At 0.894 and 0.888 respectively, Seth MacFarlane and Tom Hanks sit nearly level at the top of Craig Ferguson's similarity graph — two distinct poles that together define the shape of this audience.
The two-peak structure is real: MacFarlane (TV Personalities) and Hanks (Actors) are separated by less than a hundredth of a point, yet both pull noticeably ahead of the next tier. From there, the top 10 settles into a dense band of actors — Neil Patrick Harris at 0.87, Megan Mullally at 0.84, Wil Wheaton at 0.83, Sean Hayes at 0.83, and Patrick Stewart at 0.82. Seven of the ten neighbors carry the Actors subcategory. The remaining two are Penn Jillette (Comedians, 0.82) — the only neighbor sharing Ferguson's own subcategory — and Funny Or Die (Humor Memes and Satire, 0.81).

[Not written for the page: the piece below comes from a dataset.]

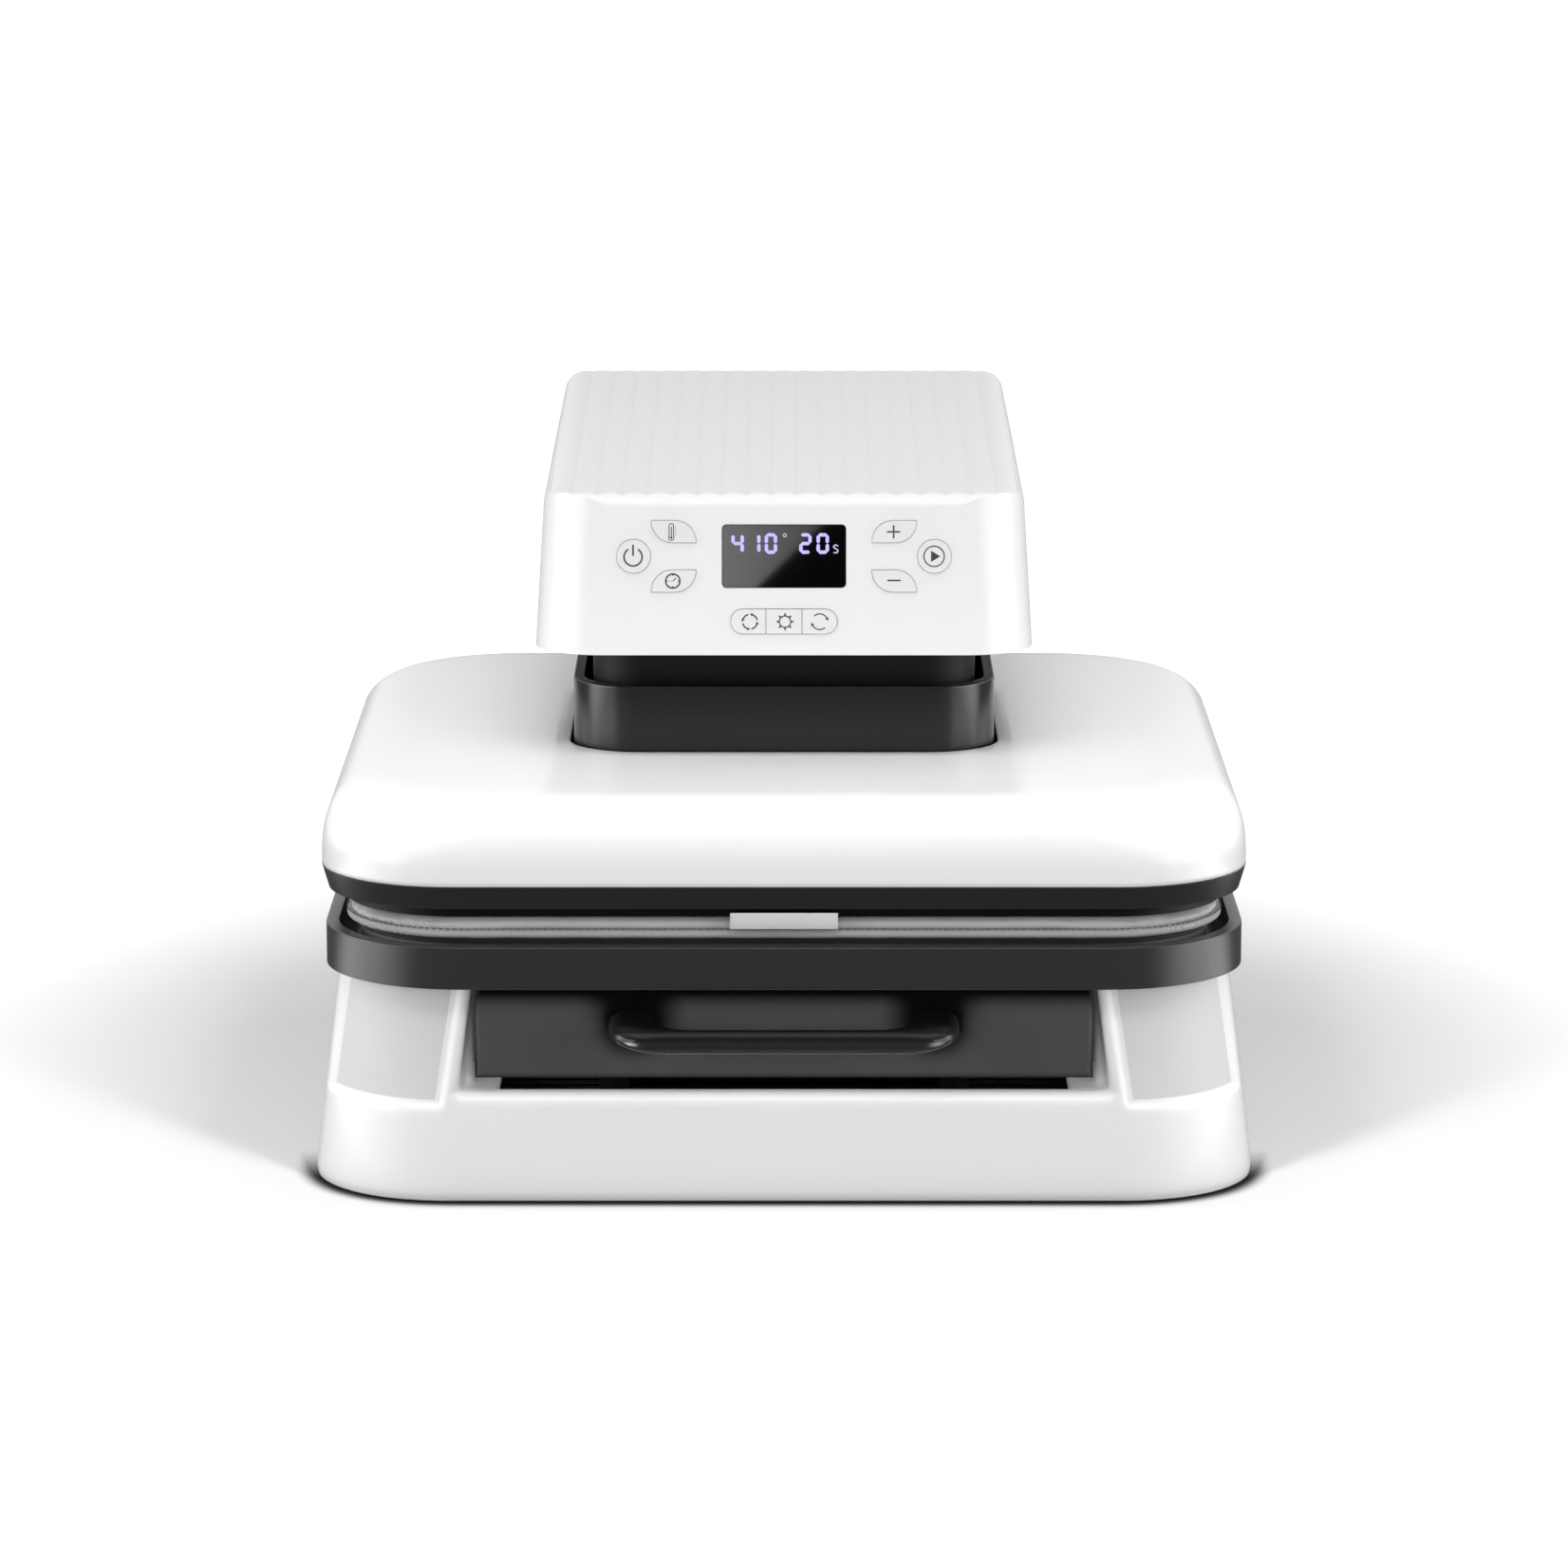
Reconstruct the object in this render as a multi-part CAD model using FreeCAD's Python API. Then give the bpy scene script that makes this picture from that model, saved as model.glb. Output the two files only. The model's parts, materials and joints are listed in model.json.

No other TV Personalities appear in the top 10 beyond MacFarlane.
The pattern is a comedian whose nearest audiences are overwhelmingly shaped by actors, with the two strongest pulls coming from opposite ends of the celebrity spectrum — a TV auteur and a prestige film star — bridged by a cluster of performers associated with comedy-adjacent television.